Update vom 24.9.: Der mit der Untersuchung des Explosionsereignisses am 27.07.2021 im Entsorgungszentrum Bürrig der Firma Currenta beauftragte Sachverständige hat den zweiten Zwischenbericht vorgelegt, der sich hauptsächlich mit experimentellen Untersuchungen des Abfalls, der im explodierten Tank gelagert wurde, befasst. Mit den Ergebnissen dieser Untersuchungen wird die im ersten Zwischenbericht vermutete Ursache für die Explosion weiter erhärtet. Danach soll eine chemische Reaktion des Abfalls mit zunehmender Temperatur zu einem rapide ansteigenden Überdruck im Lagertank geführt haben, der trotz der vorhandenen Sicherheitssysteme des Tanks nicht mehr abgebaut werden konnte. Durch experimentelle Untersuchungen, die vom Gutachter in Auftrag gegeben wurden, wäre hiermit die Selbsterwärmung des Abfalls verbunden mit einem Druckanstieg bestätigt, heißt es in einer Pressemeldung der Bezirksregierung Köln. Ebenso wie eine sich selbst beschleunigende Reaktion.

Danach fände der größte Temperatur- und Druckanstieg innerhalb der letzten Viertelsekunde statt und führte zu einem explosionsartigen Zerplatzen der Messzelle. Damit wäre bestätigt, dass der Abfall in Bürrig oberhalb der Selbsterwärmungstemperatur gelagert und so die Reaktion in Gang gesetzt wurde. Bereits in der Vergangenheit wurde dieser Abfall der Firma Agricultural Solutions A/S aus Dänemark in anderen europäischen Anlagen verbrannt und hat nach Erkenntnissen der Bezirksregierung Köln dort keine Unfälle verursacht. Bevor endgültige Schlussfolgerungen aus dem Ereignis und den daraus folgenden Konsequenzen gezogen werden können, müssen weitere Untersuchungen des Sachverständigen abgewartet werden, heißt es bei der Bezirksregierung Köln.

Die Autoren des Sachverständigengutachtens halten es für wahrscheinlich, dass eine Lagerung der Abfallflüssigkeit über der sogenannten „Selbstexplosionstemperatur“ des gelagerten Stoffes zu Selbsterwärmungseffekten geführt hat.
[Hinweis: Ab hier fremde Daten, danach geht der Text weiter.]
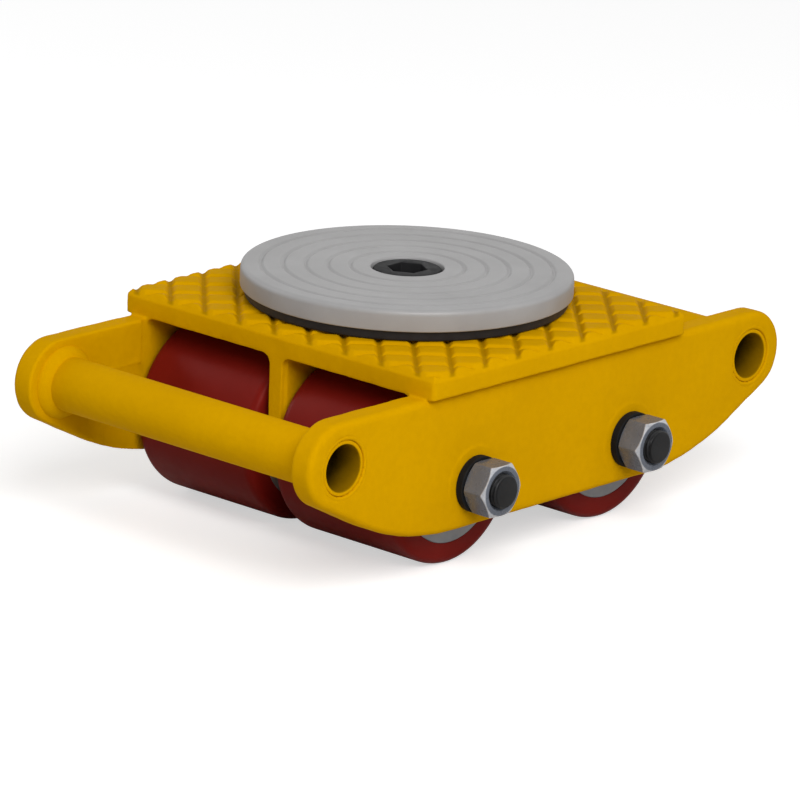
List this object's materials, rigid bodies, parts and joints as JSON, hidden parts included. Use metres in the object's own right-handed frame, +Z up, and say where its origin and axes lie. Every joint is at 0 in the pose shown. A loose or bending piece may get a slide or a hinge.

Dies geht aus dem ersten Zwischenbericht zur Brandursachenermittlung hervor, teilte die Bezirksregierung Köln am 30.08.2021 in der Sitzung des Stadrates von Leverkusen mit.

Als Folge der Selbsterwärmung sei es zu einem exponentiellen Temperatur- und Druckanstieg in Tank 3 des Entsorgungszentrums in Bürrig gekommen. Chempark-Betreiber Currenta zitiert in seiner Mitteilung den Bericht unter „Brand- und Explosionsursache“: „Der ganze Vorgang ging so schnell, dass die Sicherungseinrichtungen den Druck nicht mehr abführen konnten. Als der Druck dann über dem Auslegungsdruck des Behälters lag, explodierte dieser.“ Am 27. Juli 2021 um 9.37 Uhr habe der Druck die Belastbarkeitsgrenze des Tanks überschritten. Durch die Explosion haben sich nach Einschätzung der Gutachter die Abfallflüssigkeit und das zuvor zur Kühlung in den Tank gepumpte Heizöl mit der Umgebungsluft vermischt und sofort durchgezündet. Im Anschluss an diese beiden Explosionsvorgänge sei es dann zum Brand im Tanklager gekommen.

Vor 100 Jahren, am 21. September 1921, ereignete sich auf dem BASF-Werksgelände Oppau bei Ludwigshafen das schwerste Explosionsunglück der chemischen Industrie in Deutschland, mit über 500 Toten, fast 2.000 Verletzten und einer nahezu zerstörten Ortschaft. Ein Rückblick. Hier weiterlesen...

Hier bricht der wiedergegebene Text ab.